A envergadura da tese de Merquior é evidenciada já a partir do recorte: nela são contemplados os doze livros de poesia publicados por Drummond até aquele momento, indo de “Alguma poesia” até “A falta que ama”: “(...) até o momento presente, os mais importantes estudos sobre o lirismo drummondiano só trataram de aspectos parciais (temáticos ou formais) de sua obra, enquanto que a maior parte das visões de conjunto permanece excessivamente sintética. Eis porque nos propusemos esboçar uma interpretação global (...)”.
No estudo, a poética de Drummond é pensada a partir de três planos: a análise do estilo, a depreensão de sua ideologia e significado sociológico e a comparação de sua fatura com o cânone ocidental moderno. Ao executar o projeto, Merquior prioriza conceber a obra estudada como representativa do estilo mesclado, conceito tomado ao teórico alemão Erich Auerbach: “O ‘estilo mesclado’ não é senão a resultante da fusão da perspectiva problemática da vida com as referências ‘vulgares’, isto é, a figuração literária das realidades ‘baixas’, cuja presença foi muito tempo proibida no ‘estilo elevado’ pela poética clássica”. No entender do intérprete, isso corresponde a um veio presente, em variados níveis de teor, em toda a obra do poeta de Itabira.

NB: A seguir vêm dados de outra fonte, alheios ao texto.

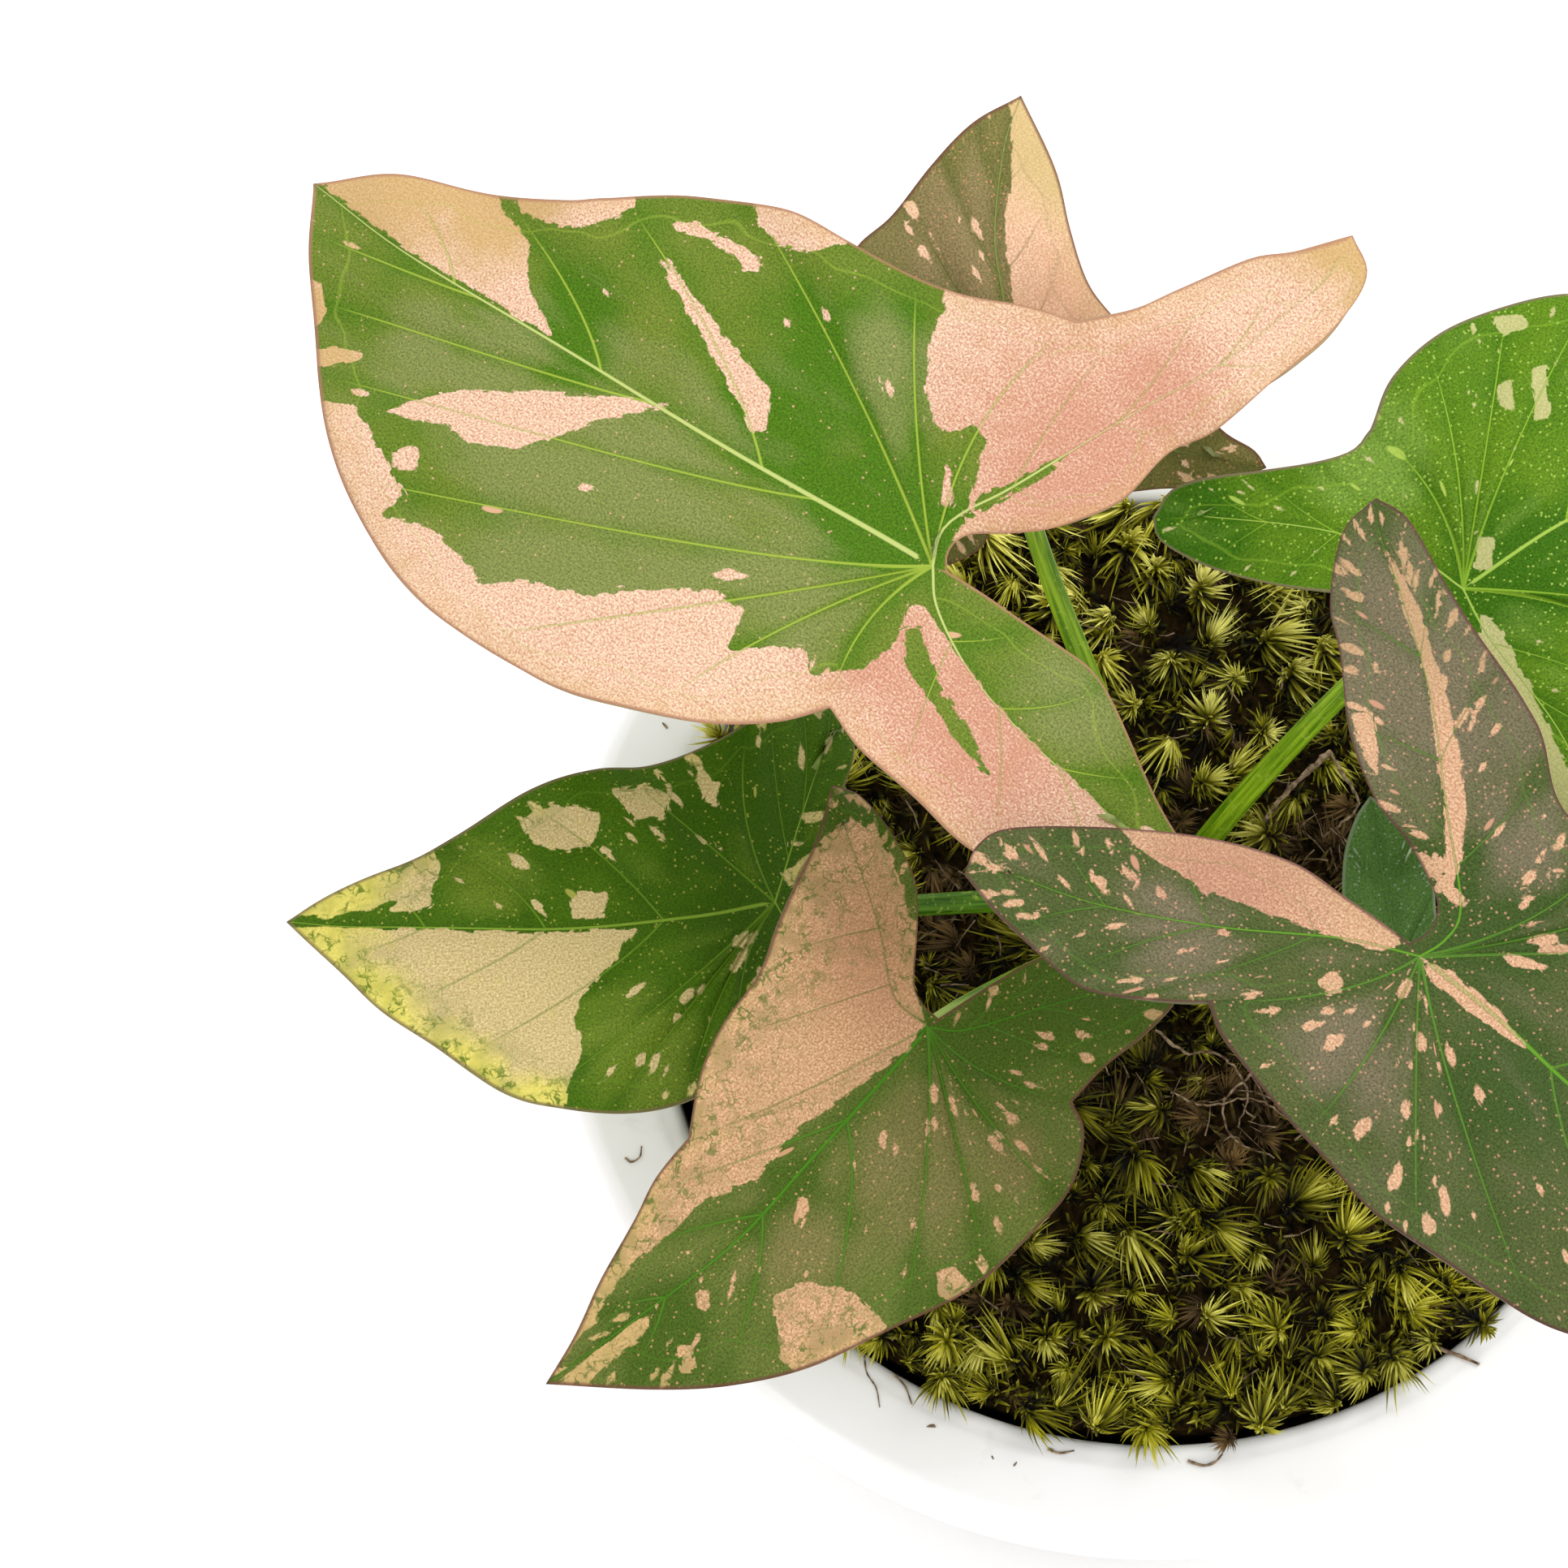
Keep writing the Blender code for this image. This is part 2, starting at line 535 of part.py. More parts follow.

Apesar de não incorrer no erro de reduzir o objeto de estudo ao seu prisma interpretativo, Merquior por vezes deixa de lograr maior êxito ao não matizar e aprofundar sua linha de raciocínio. “Sentimento do mundo” (1940), por exemplo, é visto por ele como “escorregadela neorromântica”, sendo associável, em âmbito particular, a uma “regressão”, e, em âmbito geral, a um “reacionarismo estético”. Ora, Drummond foi um artista cuja obra pensou e experienciou o mundo plenamente (o que é asseverado pelo próprio estudioso). Ao efetuar sugestões românticas no livro em questão (e não só nele, diga-se), o poeta não estaria potencializando, em caráter macro, a ideia de estilo mesclado, convergindo linhagens — em princípio — inconciliáveis? Ou ainda: diante de excessos da marcha moderna, o autor de “Mãos dadas” talvez tenha colhido o que há de resistência no Romantismo — filtrando-o dialeticamente.
Ao longo dos quatro capítulos da tese, Merquior, demonstrando largo acervo de referências filosóficas e minucioso conhecimento de aspectos formais do texto em verso, nos dá a dimensão do que Drummond representa: “Cantor da terra e da cidade, analista sutil da criação poética, moralista fascinado pelas paixões do homem e pela ordem do mundo, ele é, depois de Machado de Assis (...), o principal exemplo, na literatura brasileira, da obra literária votada à problematização da vida” (grifos do autor). Eis a lição do grande crítico: o que nos outros é mera linha de poema, no grande poeta é torto verso — universo nada óbvio de formas, ideias e verbo.